Regardless of whether you might be over-reacting, what you're saying here is very upsetting. I'm upset just reading about it.
When I try to think about all the changes that the kids have weathered in the last few months, it makes sense that at least one of them would feel confused. Who knows if this is the case but maybe changing his name is his way of saying he wants to be part of a stable situation? And now that K and AJ are married and living together, that's something that feels both familiar and stable to him?
I don't remember that you've ever said what kind of custodial agreement you and K have. If they are spending less than 40% of their out-of-school time with you, then you are at a disadvantage as their favorite. I think you have to compensate by making the time they spend with you as fun as possible. Let K and AJ be the bossy parents who scold them about homework and chores. You can be the fun dad. Kids thrive on attention, shower them with it.
Also, the way you've described your house, it doesn't sound especially welcoming.
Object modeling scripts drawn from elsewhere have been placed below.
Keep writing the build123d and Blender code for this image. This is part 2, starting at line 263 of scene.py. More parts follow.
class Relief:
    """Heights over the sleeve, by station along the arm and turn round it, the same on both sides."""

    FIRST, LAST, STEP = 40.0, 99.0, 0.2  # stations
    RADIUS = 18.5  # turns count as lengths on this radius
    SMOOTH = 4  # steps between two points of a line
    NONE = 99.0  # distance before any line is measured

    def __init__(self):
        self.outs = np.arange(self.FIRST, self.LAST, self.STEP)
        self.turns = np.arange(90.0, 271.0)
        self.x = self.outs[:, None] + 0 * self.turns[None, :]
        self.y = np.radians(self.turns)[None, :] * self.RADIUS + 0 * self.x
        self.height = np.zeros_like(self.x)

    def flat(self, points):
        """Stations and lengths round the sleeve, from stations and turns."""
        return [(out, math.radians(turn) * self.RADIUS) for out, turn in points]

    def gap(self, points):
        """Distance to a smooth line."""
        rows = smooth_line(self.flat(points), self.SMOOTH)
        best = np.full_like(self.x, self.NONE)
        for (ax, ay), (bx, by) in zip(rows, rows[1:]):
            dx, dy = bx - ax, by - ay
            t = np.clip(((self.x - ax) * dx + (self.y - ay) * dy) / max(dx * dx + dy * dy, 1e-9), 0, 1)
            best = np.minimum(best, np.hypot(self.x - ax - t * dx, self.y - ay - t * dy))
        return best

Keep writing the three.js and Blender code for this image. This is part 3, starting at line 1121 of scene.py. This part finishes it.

I know money is a big issue but would it sound like fun to go to anyone's house and sleep on an inflatable bed? Maybe you can find a cheap tent on Craigslist. Set that up in the living room and invite the kids for indoor camping? Or if you want beds, you can also try CL. I found a free twin bed there for myself very easily.
Mostly I think you should stand your ground when it comes to quality time with the kids. Don't compromise what you want just because of the circumstances. At a minimum the kids will see that you're fighting to be with them and that will be extremely meaningful to them.
I can totally understand how difficult this has been for you. Give it some time. If this was difficult for you think about how it felt to these kids? They will need several months to adjust and you need to give them some time.
The next several months will mold the future...whether you are included or not. That's up to you to some extent.
For God Sake, get some beds for this kids and an XBox. Make your home fun and welcoming. Buy the stuff at Ikea or used...the kids won't care.
Don't make K and AJ the disciplinarians, and you the totally fun dad. That will piss off K. It seems the relationship is good and you want to keep it that way. You all need to enforce a common set of rules.
Good luck!
I admire you, and how far you and K have come. As you K communicated in your marriage you need to still communicate that way now, for your children. Maybe AJ should be a part of this. I can only imagine that this must be hard for AJ as well. Where does he fit into all of this????
I think if you were able to talk about your expectations with K and AJ it could help you feel more comfortable. Have your expectations changed since they are now married? What's different now, then what it was 3 weeks ago???
I am really sorry for the way your feeling. IT's heartbreaking to imagine that pain. I hope all works out well.